The Duration of the Agreement and its Termination

  1. The duration of the agreement and its termination are governed by the Terms and Conditions of the specific services.
  2. The Customer – Consumer has the right to withdraw from the contract within 14 days of its conclusion, in accordance with the provisions of § 1829 of Act no. 89/2012 Coll., The Civil Code. Due to the fact that the Customer – Consumer explicitly requested the Provider to start providing services before the end of the withdrawal period, they acknowledge that they are obliged to pay the Provider a proportional part of the agreed price for performance provided until the moment of withdrawal.
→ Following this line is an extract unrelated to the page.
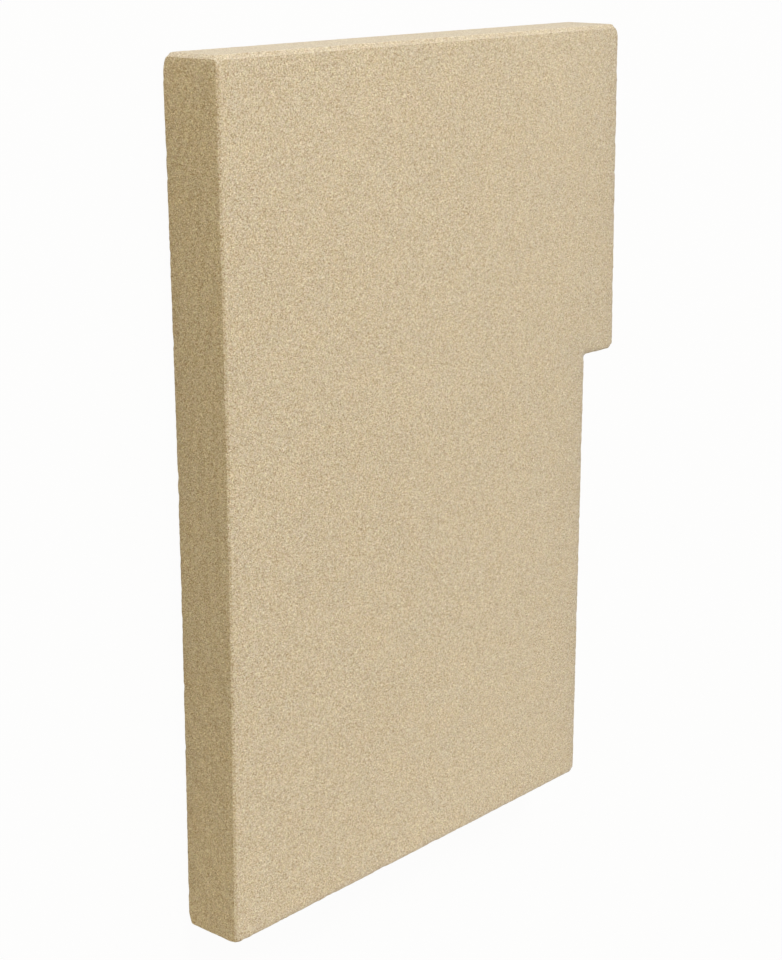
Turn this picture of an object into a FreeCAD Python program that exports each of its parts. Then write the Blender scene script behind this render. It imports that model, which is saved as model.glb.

The Customer may withdraw by filling in the relevant form in the relevant customer section on the Provider’s website.
  3. Upon service termination, the Customer shall still be liable to pay unpaid invoices and advance invoices, except for an advance invoice for a subscription period that has not yet occurred.
  4. The Provider is entitled to terminate the provision of existing services due to the introduction of new services, changes in services provided, changes in market conditions, development of new technologies, etc. The Provider agrees to replace services with other similar services, if technically possible and economically reasonable. The Provider will inform the Customer about such a change in the form of a notice within a reasonable period of time (in advance). If the Customer does not decide to choose another alternative service from the Provider’s offer, the provision of the existing service will be terminated with one month’s notice. Unused funds for the remaining period will be returned to the Customer in the form of a credit note from the Provider, no later than 30 days after the end of the service.
  5. The contracting parties may terminate the contractual relationship by mutual agreement or by unilateral termination. The notice period is 1 month and starts from the day following the delivery of the notice to the other party. Termination by the Customer does not entitle the Customer to a refund of any funds, including, for example, unused funds for the remaining (unused) period of prepaid service.

Final Provisions

  1. All arrangements between the Provider and the Customer shall be governed by valid and effective Czech law.
  2. In the event of a change of jurisdiction, the Provider will immediately inform their customers about this change, no later than one month after this change.
  3. In view of the fact that the contractual relationship is established for a longer period of time, and this may mean changes in the market or legislation, the Provider reserves the right to act pursuant to Section 1752 of Act no. 89/2012 Coll., Civil Code, and to reserve the right to change these GTCs to an appropriate extent. The Provider shall publish the new wording of the GTCs on their website and the Customer shall be notified of such a possible change by e-mail within a reasonable time before the new GTCs come into force. The Customer has the right to refuse the change of the GTCs in writing by the date on which they becomes effective. In the event that the Customer does not reject the changes to the GTCs at this time, the contractual relationship shall be governed by the new wording of GTCs. In the event that the Customer refuses changes / new GTCs wording, the Provider and the Customer are entitled to terminate the relevant contractual relationship prematurely by mutual agreement or termination. In such a case, the notice period shall be 2 months from the written notice of the change of the GTCs to the other party.
  4. If these GTCs are available to the Customer in several language versions, the Czech version shall prevail. In such a case, the Provider is not responsible for the correctness of such translations.
  5. These GTCs came into effect on May 23, 2018.